According to its recent actions, maybe it is. Pfizer PFE said Wednesday that it would (eventually) stop selling the (cancer-causing?) chicken feed ingredient Roxarsone that the FDA believes causes high arsenic levels in chickens. Yes, you read that right. Your chicken dinner just might come with a side of cancer. "Arsenic in chicken production poses a risk not only to human health, but to the environment," said Michael Hansen, a senior scientist with Consumers Union, which publishes Consumer Reports. "We need to get arsenic out of food production altogether." Pfizer said that a subsidiary, Alpharma LLC, is suspending sales next month in response to the FDA findings. Pfizer wants to give producers some time to take their chickens off the drug and presumably put them on something else, perhaps a drug that won't introduce poison into the food supply. Not that the drug won't still be in the food supply somewhere. The company will still sell the drug overseas to the dozen or so countries that haven't yet banned the poison. Seriously. According to a spokesman, Pfizer will reach out to regulatory authorities in each of those countries and decide on a case-by-case basis whether to sell it. Apparently, it is ok to make a profit poisoning people, so long as those people aren't Americans. Roxarsone is not even the only arsenic-containing drug Pfizer sells as bird feed. Nitarsone also contains arsenic and is fed to chickens and turkeys. While it is used less frequently than Roxarsone, it could potentially replace the drug in food chains starting next month.
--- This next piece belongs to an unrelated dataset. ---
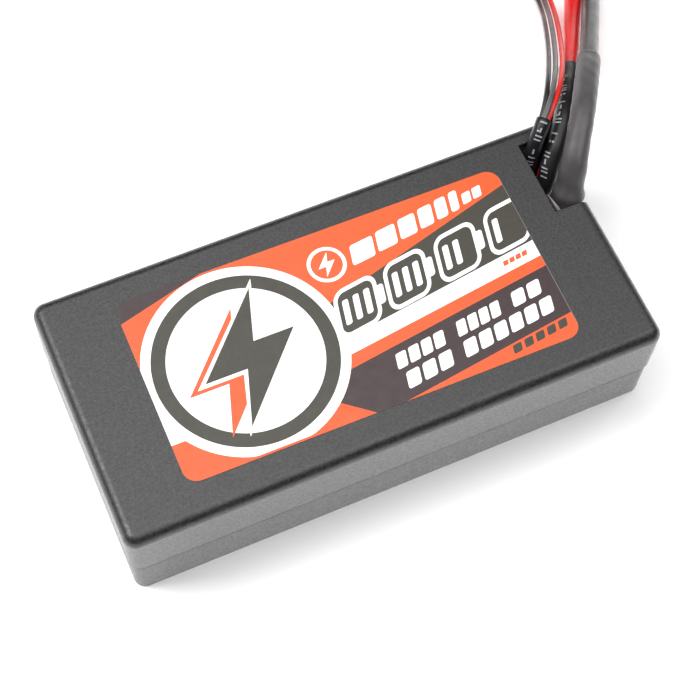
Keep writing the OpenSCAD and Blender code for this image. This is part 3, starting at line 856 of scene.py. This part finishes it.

That would be fantastic, wouldn't it? Trade one carcinogen for another. And they say the FDA has no teeth! Pfizer's stock jumped a bit this morning, but very well could tumble in the near future — particularly if an enterprising lawyer starts a class-action lawsuit on behalf of every American exposed to this carcinogen on their dinner plate over the last 60 years. The National Chicken Council, which unsurprisingly pimps out companies that produce and process chickens, said in a statement that the carcinogen is used to maintain good health in chickens, and that it is used in "many, but not all" flocks. In a related story, your neighborhood cocaine dealer insists that his stuff is pure, non-addictive, and absolutely not going to kill you.